The Dutch startup I work at [1] is active in the semantic web technology space. It's not pretty much inactive. The industry is simply not in the foreground of things.
Development indeed seems slow, while changes that are needed by one of the larger involved companies get pushed through quickly.
Whichever company did that would be accused of trying to "take over" the web.
Ideally large companies should be sponsoring open efforts to define things that affect how the web works rather than doing the work themselves. Smaller open teams that move fast to define structures that work for as many people as possible, even if they're not perfect for Google, Microsoft, etc, would be more useful to the internet industry as a whole.
i recently went though schema.org a bit while putting together a blog, and it was a long list (for a human to digest), but relative to all the objects in the world, tiny. google's vested interest and stamp on it was pretty evident.
i also went through microformats, which seems to be much smaller, and more tightly-focused around blogs and structuring data shared among federated sites.

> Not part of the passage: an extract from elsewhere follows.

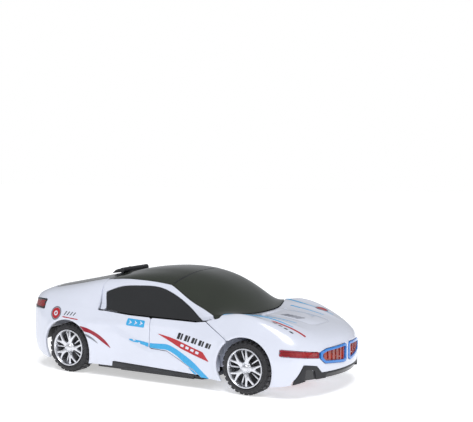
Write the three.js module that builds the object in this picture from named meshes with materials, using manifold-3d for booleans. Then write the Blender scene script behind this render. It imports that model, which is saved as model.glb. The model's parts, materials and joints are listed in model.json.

I know that hating on Google is fashionable, but that's a bit too much editorializing. Especially considering the content of the post, and Google just being a small side note.
---
On-topic: I recently looked into using schema.org types as the basis for a information capturing system, but many of the types are somewhat outdated, of questionable quality or just missing. Development indeed seems slow, while changes that are needed by one of the larger involved companies get pushed through quickly.
I think a big part of that stagnation is a lack of interest though. The whole semantic web domain has been pretty much inactive.
It's a real shame: having canonical types for most things in existence, and have those actually be supported as import/export formats or for cross-app integrations, would be immensely valuable! But there is absolutely no business incentive there - rather the opposite. Easy portability of data is not something most companies would want.